Casado's silence on Cospedal
Pablo Casado barely had time to enjoy the euphoria of the PP's victory in Madrid on May 4 (despite the fact that Isabel Díaz Ayuso has now become an internal competitor), before the shadow of the PP's corruption reappeared - and affecting him fully. Former party heavyweight María Dolores de Cospedal's indictment in the Kitchen case for having ordered the theft of documents committed to the former treasurer Luis Bárcenas once again puts the current president of the PP in difficulties. We must recall that Casado won the party primaries against Soraya Sáenz de Santamaría thanks mainly to the last-minute support he received from Cospedal, who also aspired to the position.
This Thursday, however, Casado has refused to answer any questions about Cospedal in a visit he made to Ceuta. Instead of showing his face when the going gets tough, the head of the opposition has done as his predecessor in office, Mariano Rajoy, and opted for silence in the face of questions from journalists. Casado is very wrong if he thinks that with this strategy he will get rid of the shadow of corruption in his party. And not only of corruption, since in the Kitchen case what is being investigated is whether the PP resorted to the former commissioner Villarejo, maximum representative of the deep state, to try to silence Bárcenas and prevent him from providing the courts with the documents that would prove the existence of a slush fund in the party, fed by commissions for public works which was used to pay its main leaders bonuses, who considered the state's salaries not to be enough.
In short, it is not only that the PP was an intrinsically corrupt organisation, as proven by the Gürtel's first sentence, but also that it practised obstruction of justice. This is especially relevant at a time when the PP is collecting signatures all over Spain in defence of "justice" and the "Constitution" and against pardons for Catalan pro-independence prisoners. How can someone who boycotts the action of justice, who intimidates witnesses, who assaults private property to steal compromising documents have the slightest credibility to ask for these signatures? How can a party that when it comes to government uses state resources to create a so called 'patriotic police' which, in addition to making up cases against pro-independence leaders, is also used to cover up its own scandals?

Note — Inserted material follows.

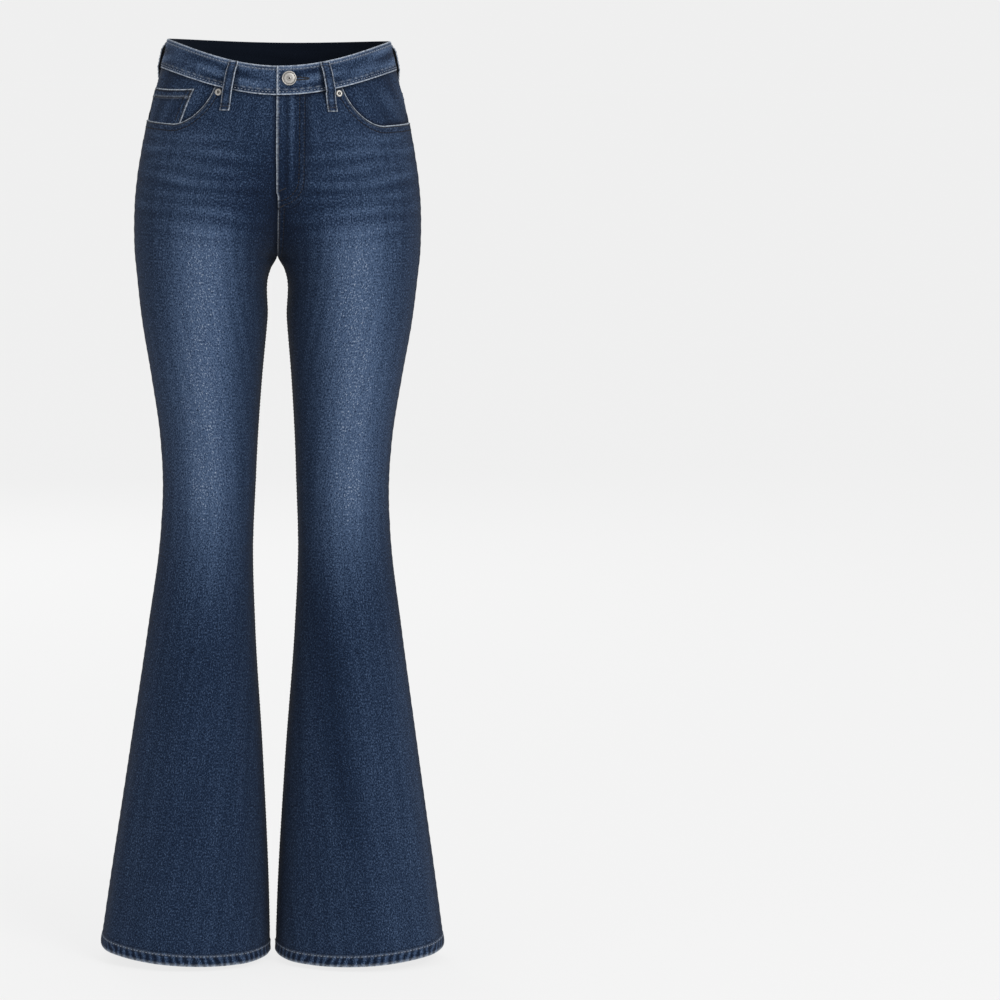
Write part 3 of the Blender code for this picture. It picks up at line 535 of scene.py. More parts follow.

And now we are no longer talking about events that occurred when Casado was not on the political front line, such as the Gürtel case, but about events that happened when he was already an important leader and the party was trying, by all means, that Bárcenas keep his silence and not collaborate with justice. A party with this record cannot be the alternative government of Spain, but would have to face a deep process of regeneration. A process that, by the way, would have to go much further than a change of headquarters. Because Casado's silence makes us suspect that, in reality, this PP continues to be the same as always.